The Yalta Conference, sometimes called the Crimea conference, was the wartime meeting from February 4 to 11, 1945 between the heads of government of the United States, the United Kingdom and the Union of Soviet Socialist Republics. The delegations were headed by Franklin D. Roosevelt, Winston Churchill, and Joseph Stalin respectively.

Winston Churchill, Franklin D. Roosevelt and Joseph Stalin at Yalta
Winston Churchill, Franklin D. Roosevelt and Joseph Stalin at Yalta

It was a continuation of the series of meetings begun at the Casablanca Conference (January 14 to 24, 1943) and was followed by Potsdam Conference. The meeting took place in the former Imperial palace at Yalta in the Crimea on the north side of the Black Sea.

The agreements of the Yalta conference were in dispute even before the final meeting at Potsdam. Following the death of Roosevelt he was publicly accused of signing central and eastern Europe into Communist control, as both Churchill and Roosevelt did not accept the pleas for international control over countries liberated by the Soviets. Moreover, no other governments were appointed nor notified of the decisions made at the meeting.

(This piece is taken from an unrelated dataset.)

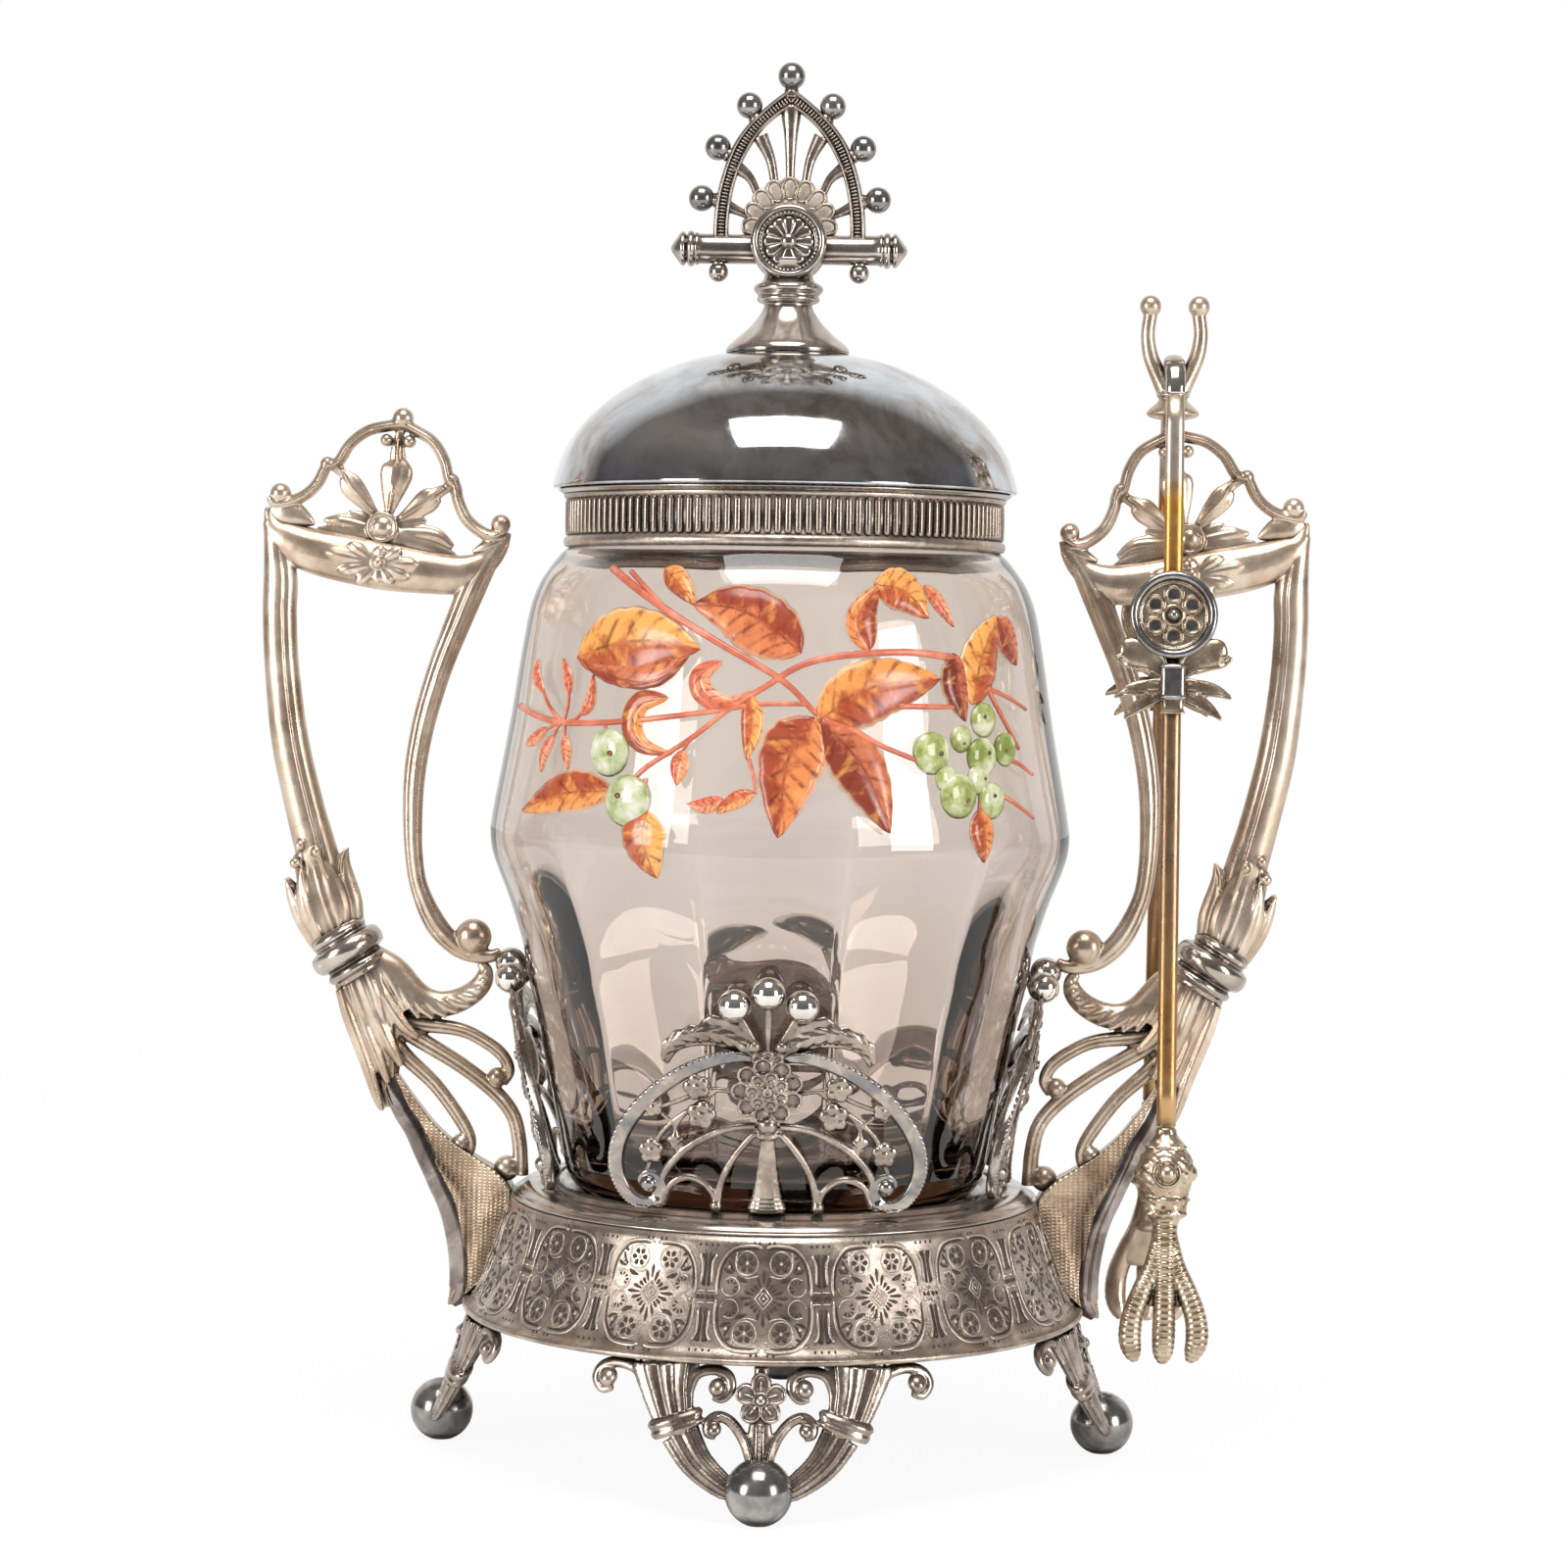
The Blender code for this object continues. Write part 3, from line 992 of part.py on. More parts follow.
def make_fork():
    """The two-ball fork: a ringed collar under a lyre-shaped pair of tines."""
    base = fork_foot()
    neck = FORK_TINE_RADIUS * 1.5
    neck_z = FORK_SEAT_HEIGHT - neck
    rings = [(FORK_COLLAR_RADIUS * radius, FORK_COLLAR_RADIUS * z) for radius, z in FORK_COLLAR_SHARES]
    profile = [(0.0, neck_z), (neck, neck_z)] + rings + [(neck, 0.0), (0.0, 0.0)]
    collar = baked(turned("fork_collar", profile, 12))
    placed(collar, Matrix.Translation(base))
    pieces = [collar]
    seat = base.z + FORK_SEAT_HEIGHT - FORK_TINE_RADIUS
    rise = FORK_HEIGHT - FORK_SEAT_HEIGHT
    right = [(base.x + FORK_HALF_GAP * x, 0.0, seat + rise * z, 1.0) for x, z in TINE_SHARES]
    left = [(2 * base.x - x, y, z, size) for x, y, z, size in reversed(right[:-1])]
    for side in (1, -1):
        pieces.append(ball((base.x + side * FORK_HALF_GAP, 0.0, seat + rise), FORK_BALL_RADIUS, FINE_BALL))
    pieces.append(rod(right + left, FORK_TINE_RADIUS, PLAIN))
    finish(thinned(fused("tong_fork", pieces), 0.75), "tong_fork", WARM_SILVER)


def bar_stock(points, steps=1):
    """A flat bar along points in the YZ plane, wider than it is thick."""
    stock = rod(points, TONG_BAR_THICKNESS / 2, FINE, steps)
    middle = points[0][0]
    for vert in stock.data.vertices:
        vert.co.x = middle + (vert.co.x - middle) * TONG_BAR_WIDTH / TONG_BAR_THICKNESS
    return stock


def empty(name, place, turn=(0.0, 0.0, 0.0), parent=None):
    """An empty on a joint's axis, to carry what moves about it."""
    item = add_object(name, None)
    item.location = place
    item.rotation_euler = turn
    item.parent = parent
    return item


def claw_line(shares):
    """A toe from shares of spread, length, curl and radius, in the arm's own frame."""
    top = -TONG_ARM_LENGTH - GAP
    return [(TOE_SPREAD * x, CLAW_LENGTH * curl, top - CLAW_LENGTH * z, size) for x, z, curl, size in shares]


def make_claw():
    """A bird's claw: turned bulb with a boss, and three toes that curl inwards."""
    top = -TONG_ARM_LENGTH - GAP
    profile = [(0.0, top)] + [(CLAW_BULB_RADIUS * r, top - CLAW_LENGTH * z) for r, z in CLAW_SHARES]
    profile.append((0.0, profile[-1][1]))
    pieces = [flattened(baked(turned("bulb", profile, 8)), CLAW_THICKNESS_SHARE)]
    pieces.append(rod(claw_line(MIDDLE_TOE_SHARES), TOE_RADIUS))
    for side in (1, -1):
        shares = [(side * s[0], *s[1:]) for s in SIDE_TOE_SHARES]
        pieces.append(rod(claw_line(shares), TOE_RADIUS))
    boss = (0.0, -CLAW_BULB_RADIUS * CLAW_THICKNESS_SHARE, top - CLAW_LENGTH * CLAW_SHARES[3][1])
    pieces.append(ball(boss, CLAW_BOSS_RADIUS))
    return thinned(fused("claw", pieces), 0.85)


def make_disc():
    """The round boss on an arm: raised rim, six recesses and a centre ball."""
    back = -TONG_BAR_THICKNESS / 2 - GAP
    half = DISC_THICKNESS / 2
    dish = DISC_THICKNESS * 0.3
    profile = [
        (0.0, half - dish), (DISC_RADIUS * 0.78, half - dish), (DISC_RADIUS * 0.84, half),
        (DISC_RADIUS, half - dish * 0.5), (DISC_RADIUS, dish - half), (DISC_RADIUS * 0.94, -half),
        (0.0, -half),
    ]
    disc = baked(turned("disc", profile, 18))
    for step in range(6):
        angle = math.tau * step / 6
        reach = DISC_RADIUS * 0.5
        place = (reach * math.cos(angle), reach * math.sin(angle), half - dish + DISC_RECESS_DEPTH * 0.4)
        cup = ball(place, DISC_RECESS_RADIUS)
        disc = boolean(disc, cup, "DIFFERENCE")
    disc = thinned(fused("disc", [disc, ball((0.0, 0.0, half - dish), DISC_RECESS_RADIUS)]), 0.8)
    return placed(along_y(disc), Matrix.Translation((0.0, back - half, -DISC_PLACE)))


def make_bow():
    """The bow on an arm: a knot, two open loops and two notched tails."""
    front = -TONG_BAR_THICKNESS / 2 - GAP - BOW_KNOT_THICKNESS / 2
    width = BOW_HALF_WIDTH
    pieces = []
    for side in (1, -1):
        for shares in (BOW_LOOP_SHARES, BOW_TAIL_SHARES, BOW_PRONG_SHARES):
            line = [(side * width * x, front, -BOW_PLACE + width * z, 1.0) for x, z in shares]
            pieces.append(rod(line, BOW_WIRE_RADIUS))
    knot = [(0.0, front, -BOW_PLACE + width * z, size) for z, size in BOW_KNOT_SHARES]
    thin = BOW_KNOT_THICKNESS / 2 / BOW_KNOT_RADIUS
    pieces.append(flattened(rod(knot, BOW_KNOT_RADIUS, PLAIN), thin, front))
    return thinned(fused("bow", pieces), 0.7)


def make_tongs():
    """The bend over the fork, and two arms that swing about its ends when squeezed."""
    base = fork_foot()
    loop_z = base.z + FORK_SEAT_HEIGHT + GAP + TONG_BAR_THICKNESS / 2 - TONG_LOOP_RADIUS
    carrier = empty("tongs_lift_axis", (base.x, 0.0, loop_z))
    split = GAP / TONG_LOOP_RADIUS
    turn = math.pi + 2 * (TONG_SPLAY - split)
    arc = []
    for step in range(15):
        angle = -TONG_SPLAY + split + turn * step / 14
        arc.append((0.0, -TONG_LOOP_RADIUS * math.cos(angle), TONG_LOOP_RADIUS * math.sin(angle), 1.0))
    bend = finish(bar_stock(arc), "tong_bend", GILT_SILVER, 0.35)
    bend.parent = carrier
    hinge_y = TONG_LOOP_RADIUS * math.cos(TONG_SPLAY)
    hinge_z = -TONG_LOOP_RADIUS * math.sin(TONG_SPLAY)
    arm = bar_stock([(0.0, 0.0, 0.0, 1.0), (0.0, 0.0, -TONG_ARM_LENGTH, 1.0)])
    shapes = {"arm": arm, "disc": make_disc(), "bow": make_bow(), "claw": make_claw()}
    for name, side, half_turn in (("front", -1, 0.0), ("back", 1, math.pi)):
        place = (0.0, side * hinge_y, hinge_z)
        axis = empty(name + "_arm_axis", place, (-TONG_SPLAY, 0.0, half_turn), carrier)
        for part, shape in shapes.items():
            twin = add_object(name + "_" + part, shape.data.copy())
            twin.parent = axis
            finish(twin, name + "_" + part, GILT_SILVER, 0.35)
    for shape in shapes.values():
        bpy.data.objects.remove(shape, do_unlink=True)


def main():
    """Make every piece of the castor."""
    clear_scene()
    make_skirt()
    make_deck()
    make_feet()
    make_galleries()
    make_handles()
    make_fork()
    make_jar()
    make_lid()
    make_tongs()


main()
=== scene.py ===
# Pickle castor: the looks of the jar, its lid, the cast and stamped silver frame
# and the claw tongs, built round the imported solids. Lengths are in millimetres
# until a mesh is made; +Z is up, +X is towards the handle that holds the tongs.

import math

import bmesh
import bpy
import numpy as np
from mathutils import Matrix, Vector


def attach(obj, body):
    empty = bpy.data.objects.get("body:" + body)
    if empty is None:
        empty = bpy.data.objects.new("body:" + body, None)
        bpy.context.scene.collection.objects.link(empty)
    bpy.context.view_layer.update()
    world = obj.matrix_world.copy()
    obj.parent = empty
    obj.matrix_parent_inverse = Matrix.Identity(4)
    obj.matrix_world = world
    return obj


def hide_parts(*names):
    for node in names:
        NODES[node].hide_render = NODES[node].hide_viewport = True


MM = 0.001
TURN = math.tau

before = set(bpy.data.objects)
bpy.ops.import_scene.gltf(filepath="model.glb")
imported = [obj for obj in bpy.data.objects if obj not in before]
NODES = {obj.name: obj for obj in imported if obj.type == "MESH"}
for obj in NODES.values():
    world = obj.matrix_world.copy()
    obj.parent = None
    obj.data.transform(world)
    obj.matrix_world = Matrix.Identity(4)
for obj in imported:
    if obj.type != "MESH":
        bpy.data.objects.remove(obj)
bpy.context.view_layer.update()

# Shared places, as the solids have them
RIM_RADIUS, RIM_Z, SKIRT_RISE, SKIRT_FLARE = 55.8, 26.2, 19.7, 8.0
SKIRT_TOP = RIM_Z + SKIRT_RISE
DECK_TOP, DECK_SEAT = 48.8, 47.1
# Feet: their top, inset from the rim and splay outwards, and the flattened ball each stands on
FOOT_TOP, FOOT_INSET, FOOT_SPLAY, KNOB_RADIUS, KNOB_Z = 25.2, 1.6, 0.33, 5.7, 5.26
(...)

The official agreements reached at the meeting included:

  • The declaration of liberated Europe, allowing for democratic elections in all the liberated territories.
  • A conference in April in San Francisco on the proposed world organization, the United Nations (UN). The structure of the UN was also considered and the Security Council idea was agreed upon. The US and UK also agreed to support the Ukrainian and Byelorussian Soviet Socialist Republics having separate UN seats.
  • The dismemberment, disarmament and demilitarization of Germany, which the three powers saw as "requisite for future peace and security". The country was to be divided into zones amongst the Allies. The French were also granted a zone of occupation and membership of the Allied Control Council for Germany .
  • Reparations from Germany for "losses caused by her to the Allied nations in the course of the war". Reparations were allowed in the form of the removal of national wealth (machine tools, ships, shares in German enterprises, etc.), the annual delivery of goods for a period to be fixed, or the use of German labour. The Americans and Russians agreed on the figure of $22 billion in reparations, while the British delegation did not believe a final figure could yet be arrived at.
  • The question of war crimes was postponed.
  • Poland was to have a "broad democratic provisional government" leading up to "free and unfettered elections as soon as possible on the basis of universal suffrage and secret ballot"
  • In Yugoslavia the Tito-Šubašić Agreement would be put into effect, merging the Royal and Communist governments.
  • The Soviets agreed to intervene in the war with Japan within three months of the German surrender. In return they would be given the Sakhalin and Kurile Islands and pre-eminent interests over Port Arthur and Darien (Dalian) and its rail connections.
  • Concerns over the Italo-Yugoslav and Italo-Austrian frontiers were postponed as were decisions over Yugoslav-Bulgarian relations, Romania, Iran, and the Montreux Convention.
  • All captured Soviet nationals be repatriated whether they were willing or not.

With regards to the future of Germany, the Yalta conference was extremely ambigious. The Allies were committed only to 'the complete disarmament, demilitarization and the dismemberment of Germany as they deem requisite for future peace and security.'. This formulation permitted scope for future modifications and moreover essentially gave each a free hand to impose and practice its own interpretation of decision.

The Yalta Conference is often cited as the beginning of the Cold War.